Yes. This is Steve. And yes, we believe that was the completion of the $225 million of notes that we have have sufficient liquidity to execute our development drilling program. As Jack mentioned earlier, we have a line of sight and are getting close to cash flow neutrality. Our current run rate, in terms of [indiscernible] is about a billion dollars based on our production quarter to-date so far, and so, yes, we do anticipate that that will be sufficient liquidity for us.

Jeffrey Robertson

Analyst

And then one question, Steve, on all price realizations, you all have HighPeak averaged over WTI for at least the index I'd see for the first three quarters of this year and averaged above WTI last year is can you talk a little bit about the company's oil price differentials and realizations where they are today? And what's in place and where they might be in '23?

Steven Tholen

Analyst

I'll take that one Jess. Yes so we're hyping since today, nothing in 2023 will be any different than what we have here today, and 22. So going forward, that would be a good way to look at our realized price.
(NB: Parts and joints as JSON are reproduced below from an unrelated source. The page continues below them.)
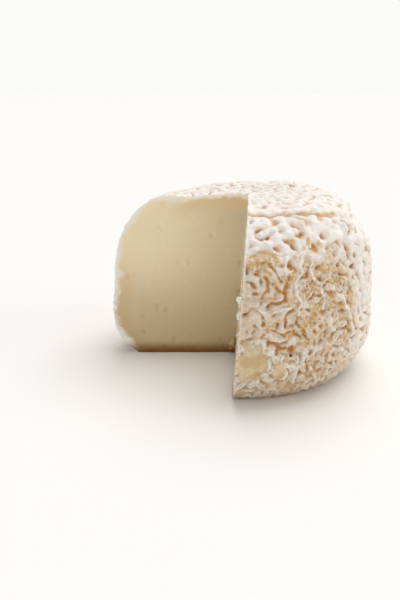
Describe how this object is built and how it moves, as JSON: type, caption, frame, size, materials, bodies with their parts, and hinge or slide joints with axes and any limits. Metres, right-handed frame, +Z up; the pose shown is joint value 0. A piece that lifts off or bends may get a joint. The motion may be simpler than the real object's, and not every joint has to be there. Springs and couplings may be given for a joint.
{
  "type": "crottin",
  "caption": "Small round goat's cheese with a wrinkled ivory rind and one wedge cut out, showing the pale paste inside.",
  "frame": {"origin": "middle of the flat underside, under the middle of the whole box", "axes": "+Z up along the cheese's own axis; one cut face looks to -Y and the other to -X"},
  "size_m": [0.056, 0.0562, 0.0372],
  "materials": {
    "cheese": "soft, matt, slightly waxy"
  },
  "bodies": {
    "root": {"crottin": "cheese"}
  },
  "joints": []
}
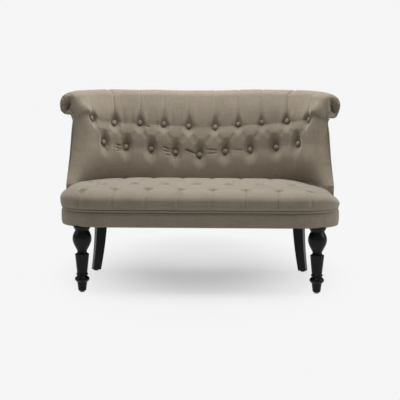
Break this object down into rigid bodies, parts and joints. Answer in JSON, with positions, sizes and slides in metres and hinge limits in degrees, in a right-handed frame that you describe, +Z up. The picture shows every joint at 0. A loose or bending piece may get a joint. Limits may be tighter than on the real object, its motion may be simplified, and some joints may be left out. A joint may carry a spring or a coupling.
{
  "type": "two-seater sofa",
  "caption": "Two-seater sofa with a deep buttoned, scroll topped back that wraps round into short wings, a tufted fixed seat with piping, and black turned front and swept rear legs.",
  "frame": {"origin": "on the floor under the middle of the sofa's bounding box", "axes": "+Z up, the sofa's front faces -Y and its back +Y, +X is to the right of someone who faces it"},
  "size_m": [1.257, 0.6972, 0.854],
  "materials": {
    "upholstery_linen": "woven linen look, matt",
    "linen_trim": "woven linen look, matt",
    "outside_linen": "woven linen look, matt",
    "black_satin": "black satin lacquer",
    "beech": "planed, bare",
    "plywood": "bent plywood, bare",
    "webbing": "woven strap",
    "deck_cloth": "calico",
    "foam": "cut foam",
    "wadding": "polyester wadding",
    "zinc": "zinc plated",
    "dust_cloth": "non-woven cloth",
    "nylon": "nylon"
  },
  "bodies": {
    "root": {"front_leg_left": "black_satin", "front_leg_right": "black_satin", "rear_leg_left": "black_satin", "rear_leg_right": "black_satin", "foot_glides": "nylon", "hanger_bolts": "zinc", "tee_nuts": "zinc", "front_rail": "beech", "rear_rail": "beech", "side_rail_left": "beech", "side_rail_right": "beech", "front_corner_left": "beech", "front_corner_right": "beech", "rear_corner_left": "beech", "rear_corner_right": "beech", "frame_dowels": "beech", "centre_stretcher": "beech", "seat_webbing_long": "webbing", "seat_webbing_cross": "webbing", "seat_deck": "deck_cloth", "seat_foam": "foam", "seat_pad": "upholstery_linen", "seat_piping": "linen_trim", "seat_border": "upholstery_linen", "dust_cover": "dust_cloth", "back_posts": "beech", "back_top_rail": "beech", "wing_panel_left": "plywood", "wing_panel_right": "plywood", "back_webbing_across": "webbing", "back_webbing_upright": "webbing", "back_wadding": "wadding", "inside_back": "upholstery_linen", "top_roll": "upholstery_linen", "roll_core": "beech", "roll_gather_left": "linen_trim", "roll_gather_right": "linen_trim", "buttons_top_row": "upholstery_linen", "buttons_low_row": "upholstery_linen", "outside_back_cover": "outside_linen"}
  },
  "joints": []
}
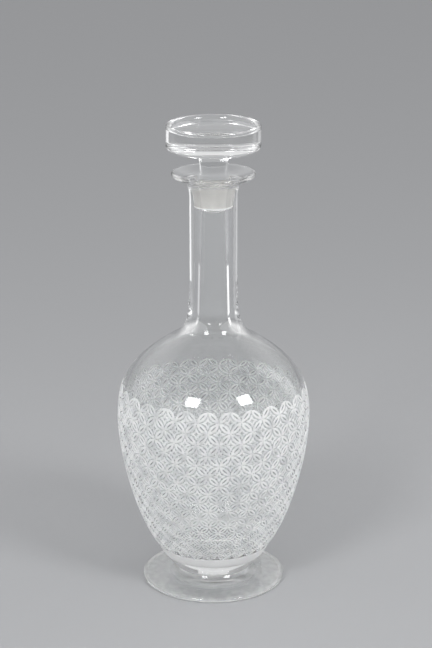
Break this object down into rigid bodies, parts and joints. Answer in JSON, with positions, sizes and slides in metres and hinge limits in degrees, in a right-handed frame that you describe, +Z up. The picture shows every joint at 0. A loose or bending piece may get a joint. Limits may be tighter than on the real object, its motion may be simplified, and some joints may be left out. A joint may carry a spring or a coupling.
{
  "type": "stoppered carafe",
  "caption": "Clear glass carafe with a rounded etched bowl, tall narrow neck, turned-out lip, disc foot and a lift-out dished stopper.",
  "frame": {"origin": "centre of the foot, on the plane that it stands on", "axes": "+Z up along the axis of the carafe, towards the stopper; the shape is round about it, so +X and +Y are free"},
  "size_m": [0.1224, 0.1224, 0.3],
  "materials": {
    "vessel_glass": "polished clear glass, acid-etched frost pattern on the bowl",
    "foot_glass": "fire-polished clear glass",
    "stopper_glass": "polished clear glass with a finely ground plug"
  },
  "bodies": {
    "carafe": {"vessel": "vessel_glass", "collar": "foot_glass", "foot": "foot_glass"},
    "stopper": {"stopper": "stopper_glass"}
  },
  "joints": [
    {"name": "stopper_lift", "type": "slide", "parent": "carafe", "child": "stopper", "axis": [0, 0, 1], "range_m": [0, 0.06]}
  ]
}
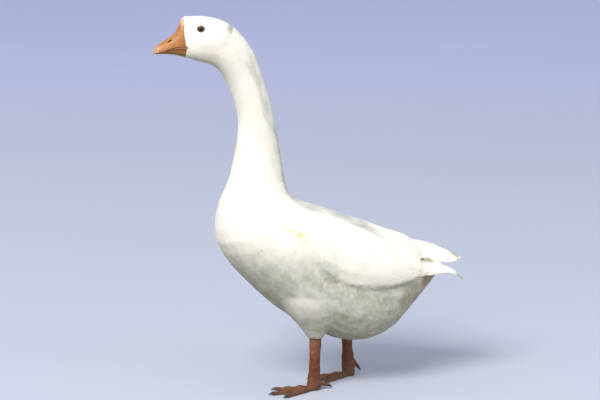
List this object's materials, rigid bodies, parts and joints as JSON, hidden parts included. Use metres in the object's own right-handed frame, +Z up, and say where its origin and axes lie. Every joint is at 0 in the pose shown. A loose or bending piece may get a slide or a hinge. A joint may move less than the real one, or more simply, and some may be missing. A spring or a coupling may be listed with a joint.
{
  "type": "goose",
  "caption": "Still, life-size model of a white domestic goose in mid-step, neck upright and wings folded, standing on its webbed feet.",
  "frame": {"origin": "On the floor, under the middle of the bird's bounding box.", "axes": "+Z up, the bill towards -Y, the bird's left side towards +X. The median plane of head, neck and trunk is x = 0."},
  "size_m": [0.23, 0.566, 0.6724],
  "materials": {
    "plumage": "soft white contour feathers",
    "flight_feathers": "stiff off-white vanes, soiled grey-brown at the tips",
    "bill": "smooth orange bill skin with a low sheen",
    "nail": "pale horn",
    "leg_skin": "scaly brownish orange skin",
    "claw": "dark grey horn",
    "eye": "wet, almost black brown"
  },
  "bodies": {
    "root": {"head": "plumage", "neck_upper": "plumage", "neck_lower": "plumage", "bill_upper": "bill", "bill_nail": "nail", "bill_lower": "bill", "eye_left": "eye", "eye_right": "eye", "trunk": "plumage", "wing_left": "plumage", "wing_right": "plumage", "tail": "flight_feathers", "primaries_left": "flight_feathers", "primaries_right": "flight_feathers", "tertials_left": "plumage", "tertials_right": "plumage", "thigh_left": "plumage", "shank_left": "leg_skin", "foot_left": "leg_skin", "claw_left_inner": "claw", "claw_left_middle": "claw", "claw_left_outer": "claw", "claw_left_hind": "claw", "thigh_right": "plumage", "shank_right": "leg_skin", "foot_right": "leg_skin", "claw_right_inner": "claw", "claw_right_middle": "claw", "claw_right_outer": "claw", "claw_right_hind": "claw"}
  },
  "joints": []
}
Obviously, location of our field is very advantageous, when you look at your marketing and gathering pieces that go into the price you get through your product as well as your margins. Obviously, our two blocks sit right on either side of a local refinery, the delich, refinery and big spring. So when we look at our GP and T costs compared to our peers, we're 30% of what our peers would typically have to have to pay to get their product to market and market that product. So we are unique in that aspects. We do get the ability to buy our barrel back. Obviously, today. We're utilizing middling pricing, which is at a premium. If it stays that way we'll continue to do that in the future. If that changes, we have the flexibility to make a change to get the best realized price for it.

Jeffrey Robertson

Analyst

Thank you.

Jack Hightower

Analyst

You bet.

Operator

Operator

Thank you. This concludes the question and answer session as well as today's program. Thank you ladies and gentlemen for your participation. You may now disconnect. Good day.